§ **Set task**
Give again only the lines beginning with the one that contains "Continue the Blender" and ending with the one that contains "Principled material whose"; include both of those lines.
>> start Given records
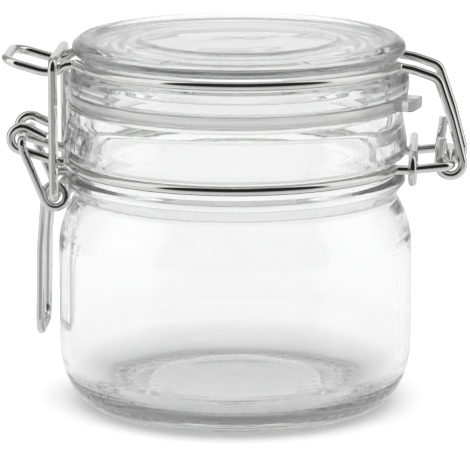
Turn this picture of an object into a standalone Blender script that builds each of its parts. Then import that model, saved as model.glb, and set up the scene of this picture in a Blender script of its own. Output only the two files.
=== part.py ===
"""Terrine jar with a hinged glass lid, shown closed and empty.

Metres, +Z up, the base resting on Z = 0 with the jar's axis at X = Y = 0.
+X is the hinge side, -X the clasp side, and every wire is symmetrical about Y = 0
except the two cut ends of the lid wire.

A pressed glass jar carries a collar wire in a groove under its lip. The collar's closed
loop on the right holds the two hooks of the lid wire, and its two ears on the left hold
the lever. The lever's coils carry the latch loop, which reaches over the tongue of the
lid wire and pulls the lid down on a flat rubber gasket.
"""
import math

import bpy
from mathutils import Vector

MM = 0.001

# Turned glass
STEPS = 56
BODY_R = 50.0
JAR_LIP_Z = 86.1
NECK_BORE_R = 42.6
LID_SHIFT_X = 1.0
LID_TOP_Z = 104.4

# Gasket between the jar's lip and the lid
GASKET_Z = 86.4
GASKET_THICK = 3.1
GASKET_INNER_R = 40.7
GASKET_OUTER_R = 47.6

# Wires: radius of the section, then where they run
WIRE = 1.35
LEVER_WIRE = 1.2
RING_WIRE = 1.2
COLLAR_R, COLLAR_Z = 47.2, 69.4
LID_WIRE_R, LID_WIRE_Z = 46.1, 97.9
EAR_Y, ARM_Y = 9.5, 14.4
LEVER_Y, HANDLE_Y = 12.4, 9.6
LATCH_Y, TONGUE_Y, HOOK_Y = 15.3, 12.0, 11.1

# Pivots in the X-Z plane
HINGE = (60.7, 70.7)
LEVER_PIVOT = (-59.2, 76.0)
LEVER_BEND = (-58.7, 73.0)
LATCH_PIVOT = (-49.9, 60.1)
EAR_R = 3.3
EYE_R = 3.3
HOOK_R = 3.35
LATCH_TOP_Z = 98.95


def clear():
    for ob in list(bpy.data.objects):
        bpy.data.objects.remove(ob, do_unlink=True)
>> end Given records
>> start Given records
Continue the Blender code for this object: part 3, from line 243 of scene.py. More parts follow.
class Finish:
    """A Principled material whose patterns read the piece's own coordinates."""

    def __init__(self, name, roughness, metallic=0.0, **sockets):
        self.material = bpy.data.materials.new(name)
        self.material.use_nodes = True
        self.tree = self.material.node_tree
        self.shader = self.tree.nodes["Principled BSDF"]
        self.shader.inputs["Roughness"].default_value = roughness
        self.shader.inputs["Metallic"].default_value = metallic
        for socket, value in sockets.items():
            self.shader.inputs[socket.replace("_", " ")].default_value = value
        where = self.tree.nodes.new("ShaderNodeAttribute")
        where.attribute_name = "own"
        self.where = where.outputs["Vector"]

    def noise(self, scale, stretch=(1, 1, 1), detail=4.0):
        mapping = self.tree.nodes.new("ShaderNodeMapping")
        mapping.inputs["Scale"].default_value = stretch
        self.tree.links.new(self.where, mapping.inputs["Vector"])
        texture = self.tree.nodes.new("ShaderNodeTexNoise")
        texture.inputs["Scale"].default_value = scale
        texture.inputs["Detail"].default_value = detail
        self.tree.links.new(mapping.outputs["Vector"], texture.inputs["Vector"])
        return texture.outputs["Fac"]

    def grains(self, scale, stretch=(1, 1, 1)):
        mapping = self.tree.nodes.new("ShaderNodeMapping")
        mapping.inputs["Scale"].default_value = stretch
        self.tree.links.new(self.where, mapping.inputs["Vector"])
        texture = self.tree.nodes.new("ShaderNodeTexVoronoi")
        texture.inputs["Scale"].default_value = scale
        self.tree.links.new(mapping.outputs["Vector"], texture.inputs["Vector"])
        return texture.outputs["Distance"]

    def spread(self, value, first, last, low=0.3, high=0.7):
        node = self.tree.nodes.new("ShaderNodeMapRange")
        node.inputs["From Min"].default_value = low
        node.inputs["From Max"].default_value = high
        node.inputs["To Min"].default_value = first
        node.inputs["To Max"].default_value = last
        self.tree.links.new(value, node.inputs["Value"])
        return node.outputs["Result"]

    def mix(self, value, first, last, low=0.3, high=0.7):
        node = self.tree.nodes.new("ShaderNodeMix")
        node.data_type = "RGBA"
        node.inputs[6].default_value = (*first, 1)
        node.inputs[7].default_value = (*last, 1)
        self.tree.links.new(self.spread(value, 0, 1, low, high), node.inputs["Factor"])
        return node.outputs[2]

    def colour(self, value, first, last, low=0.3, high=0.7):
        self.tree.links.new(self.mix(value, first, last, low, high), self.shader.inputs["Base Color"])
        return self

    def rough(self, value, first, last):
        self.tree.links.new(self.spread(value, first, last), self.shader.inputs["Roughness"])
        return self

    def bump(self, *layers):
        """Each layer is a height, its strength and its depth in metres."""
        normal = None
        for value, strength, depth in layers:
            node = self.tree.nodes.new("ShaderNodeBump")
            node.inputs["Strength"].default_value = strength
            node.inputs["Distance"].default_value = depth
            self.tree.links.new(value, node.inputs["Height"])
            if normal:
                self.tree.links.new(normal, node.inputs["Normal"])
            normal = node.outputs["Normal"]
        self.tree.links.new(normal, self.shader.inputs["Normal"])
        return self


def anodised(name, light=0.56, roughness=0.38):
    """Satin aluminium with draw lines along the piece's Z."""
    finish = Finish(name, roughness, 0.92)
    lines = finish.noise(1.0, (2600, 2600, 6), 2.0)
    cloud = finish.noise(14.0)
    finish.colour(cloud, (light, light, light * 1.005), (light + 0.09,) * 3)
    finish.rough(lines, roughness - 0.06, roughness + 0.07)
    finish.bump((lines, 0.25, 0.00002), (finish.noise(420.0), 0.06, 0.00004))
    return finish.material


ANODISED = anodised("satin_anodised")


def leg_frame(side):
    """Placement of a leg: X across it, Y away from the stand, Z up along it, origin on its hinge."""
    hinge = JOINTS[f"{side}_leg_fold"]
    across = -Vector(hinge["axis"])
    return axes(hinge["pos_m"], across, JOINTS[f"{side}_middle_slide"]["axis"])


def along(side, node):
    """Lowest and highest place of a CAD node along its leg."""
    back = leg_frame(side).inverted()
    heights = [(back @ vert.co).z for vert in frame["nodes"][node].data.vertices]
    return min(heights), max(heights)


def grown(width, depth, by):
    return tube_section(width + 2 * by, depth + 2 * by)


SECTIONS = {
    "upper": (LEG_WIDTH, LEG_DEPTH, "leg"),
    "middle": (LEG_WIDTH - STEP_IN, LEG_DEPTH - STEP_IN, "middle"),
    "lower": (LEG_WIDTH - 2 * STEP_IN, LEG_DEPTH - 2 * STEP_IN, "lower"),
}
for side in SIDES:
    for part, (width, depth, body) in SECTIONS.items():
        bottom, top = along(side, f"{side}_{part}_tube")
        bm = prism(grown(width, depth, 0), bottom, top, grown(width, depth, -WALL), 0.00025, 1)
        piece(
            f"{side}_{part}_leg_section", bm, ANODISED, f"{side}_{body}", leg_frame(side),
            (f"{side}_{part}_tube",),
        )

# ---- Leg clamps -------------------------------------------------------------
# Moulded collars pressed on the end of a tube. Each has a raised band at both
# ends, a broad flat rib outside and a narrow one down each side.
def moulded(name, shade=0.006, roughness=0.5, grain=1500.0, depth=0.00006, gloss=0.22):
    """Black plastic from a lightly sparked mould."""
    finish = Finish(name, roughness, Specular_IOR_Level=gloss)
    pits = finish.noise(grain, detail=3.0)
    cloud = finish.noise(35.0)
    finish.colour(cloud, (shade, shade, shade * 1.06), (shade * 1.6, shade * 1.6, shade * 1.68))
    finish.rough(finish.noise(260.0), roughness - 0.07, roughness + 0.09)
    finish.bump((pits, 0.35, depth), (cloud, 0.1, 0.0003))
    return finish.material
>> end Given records
§ **Written response**
Continue the Blender code for this object: part 3, from line 243 of scene.py. More parts follow.
class Finish:
    """A Principled material whose patterns read the piece's own coordinates."""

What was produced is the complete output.